DATASET EXCERPT —
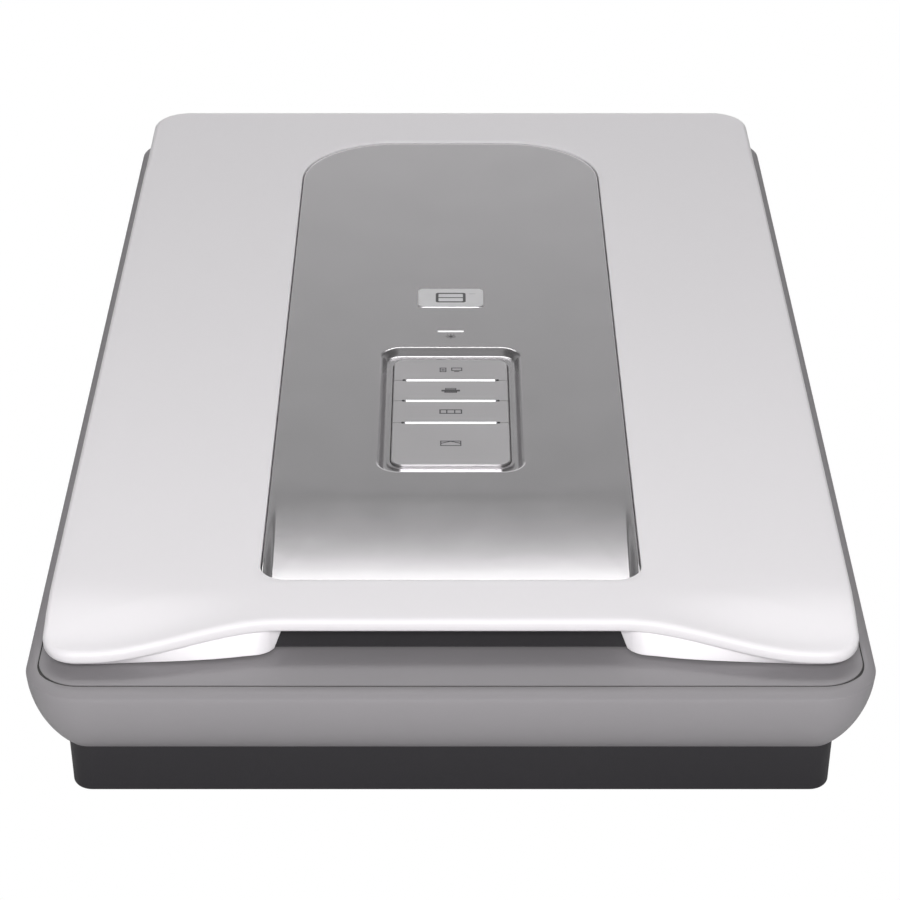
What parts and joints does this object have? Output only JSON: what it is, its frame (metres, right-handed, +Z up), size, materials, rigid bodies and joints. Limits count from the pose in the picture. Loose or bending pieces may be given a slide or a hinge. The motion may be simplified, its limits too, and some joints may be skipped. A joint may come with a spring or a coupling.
{
  "type": "flatbed scanner",
  "caption": "Flatbed scanner with a lifting hinged lid, sculpted thumb scoop, four sprung keys in the lid, glass bed and a belt driven scan carriage below it.",
  "frame": {"origin": "on the table under the middle of the scanner", "axes": "+Z up, front with the lid's grip towards -Y, +X to the user's right"},
  "size_m": [0.303, 0.506, 0.066],
  "materials": {
    "rubber": "matt",
    "dark_abs": "fine grained",
    "grey_abs": "satin",
    "panel_grey": "satin metallic",
    "key_grey": "satin",
    "lid_white": "semi gloss",
    "white_abs": "matt",
    "clear_glass": "polished",
    "mirror": "first surface",
    "lamp_glass": "frosted",
    "steel": "ground",
    "zinc_steel": "zinc plated",
    "aluminium": "bright rolled",
    "brass": "turned",
    "black_abs": "matt",
    "acetal": "slightly waxy",
    "belt_rubber": "matt",
    "board_green": "solder mask",
    "chip_black": "matt",
    "mat_foam": "matt sheet on foam",
    "light_bar": "translucent white",
    "badge_silver": "satin",
    "ribbon_grey": "flat cable"
  },
  "bodies": {
    "base": {"rubber_feet": "rubber", "lower_tub": "dark_abs", "body_shell": "grey_abs", "top_frame": "grey_abs", "scan_glass": "clear_glass", "calibration_strip": "white_abs", "case_screws": "zinc_steel", "post_guides": "dark_abs", "guide_rod": "steel", "rod_holders": "dark_abs", "slide_rail": "zinc_steel", "drive_belt": "belt_rubber", "gear_stud": "steel", "idler_bracket": "zinc_steel", "motor_bracket": "zinc_steel", "drive_motor": "zinc_steel", "main_board": "board_green", "board_parts": "chip_black", "board_screws": "zinc_steel", "usb_socket": "steel", "power_socket": "black_abs", "adapter_socket": "black_abs", "ribbon_cable": "ribbon_grey"},
    "carriage": {"carriage_housing": "black_abs", "carriage_cover": "black_abs", "scan_lamp": "lamp_glass", "lamp_reflector": "aluminium", "scan_mirrors": "mirror", "lens_block": "black_abs", "sensor_board": "board_green", "rod_bushes": "brass", "belt_clamp": "black_abs", "slider_pads": "acetal"},
    "drive_gear": {"drive_gear": "acetal"},
    "motor_pinion": {"motor_pinion": "brass"},
    "idler": {"idler_pulley": "acetal"},
    "hinge_posts": {"hinge_posts": "grey_abs"},
    "lid": {"lid_cover": "lid_white", "centre_panel": "panel_grey", "lid_inner_frame": "white_abs", "grip_wall": "dark_abs", "document_mat": "mat_foam", "adapter_diffuser": "light_bar", "adapter_lamps": "lamp_glass", "adapter_reflector": "aluminium", "key_surround": "panel_grey", "key_separators": "light_bar", "key_board": "board_green", "key_switches": "chip_black", "badge_plate": "badge_silver", "badge_emblem": "chip_black", "power_lens": "light_bar", "inverter_board": "board_green", "lid_screws": "zinc_steel", "hinge_pins": "steel"},
    "scan_key": {"scan_key": "key_grey"},
    "copy_key": {"copy_key": "key_grey"},
    "film_key": {"film_key": "key_grey"},
    "mail_key": {"mail_key": "key_grey"}
  },
  "joints": [
    {"name": "carriage_slide", "type": "slide", "parent": "base", "child": "carriage", "axis": [0, 1, 0], "range_m": [0, 0.305]},
    {"name": "drive_gear_turn", "type": "hinge", "parent": "base", "child": "drive_gear", "pos_m": [0.024, 0.178, 0.012], "axis": [0, 0, 1], "range_deg": [-2200, 10]},
    {"name": "motor_turn", "type": "hinge", "parent": "base", "child": "motor_pinion", "pos_m": [0.048, 0.178, 0.019], "axis": [0, 0, 1], "range_deg": [-40, 8800]},
    {"name": "idler_turn", "type": "hinge", "parent": "base", "child": "idler", "pos_m": [0.024, -0.222, 0.012], "axis": [0, 0, 1], "range_deg": [-2200, 10]},
    {"name": "hinge_lift", "type": "slide", "parent": "base", "child": "hinge_posts", "axis": [0, 0, 1], "range_m": [0, 0.016]},
    {"name": "lid_turn", "type": "hinge", "parent": "hinge_posts", "child": "lid", "pos_m": [0, 0.247, 0.056], "axis": [-1, 0, 0], "range_deg": [0, 88]},
    {"name": "scan_press", "type": "slide", "parent": "lid", "child": "scan_key", "axis": [0, 0, -1], "range_m": [0, 0.0008], "stiffness_N_per_m": 400, "springref_m": -0.0006},
    {"name": "copy_press", "type": "slide", "parent": "lid", "child": "copy_key", "axis": [0, 0, -1], "range_m": [0, 0.0008], "stiffness_N_per_m": 400, "springref_m": -0.0006},
    {"name": "film_press", "type": "slide", "parent": "lid", "child": "film_key", "axis": [0, 0, -1], "range_m": [0, 0.0008], "stiffness_N_per_m": 400, "springref_m": -0.0006},
    {"name": "mail_press", "type": "slide", "parent": "lid", "child": "mail_key", "axis": [0, 0, -1], "range_m": [0, 0.0008], "stiffness_N_per_m": 400, "springref_m": -0.0006}
  ],
  "couplings": [
    {"joint": "drive_gear_turn", "follows": "carriage_slide", "rad_per_m": -125},
    {"joint": "motor_turn", "follows": "carriage_slide", "rad_per_m": 500},
    {"joint": "idler_turn", "follows": "carriage_slide", "rad_per_m": -125}
  ]
}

TASK TO CARRY OUT —
Say how many lines of the listing above contain "joints", with no other words.

WRITTEN ANSWER —
2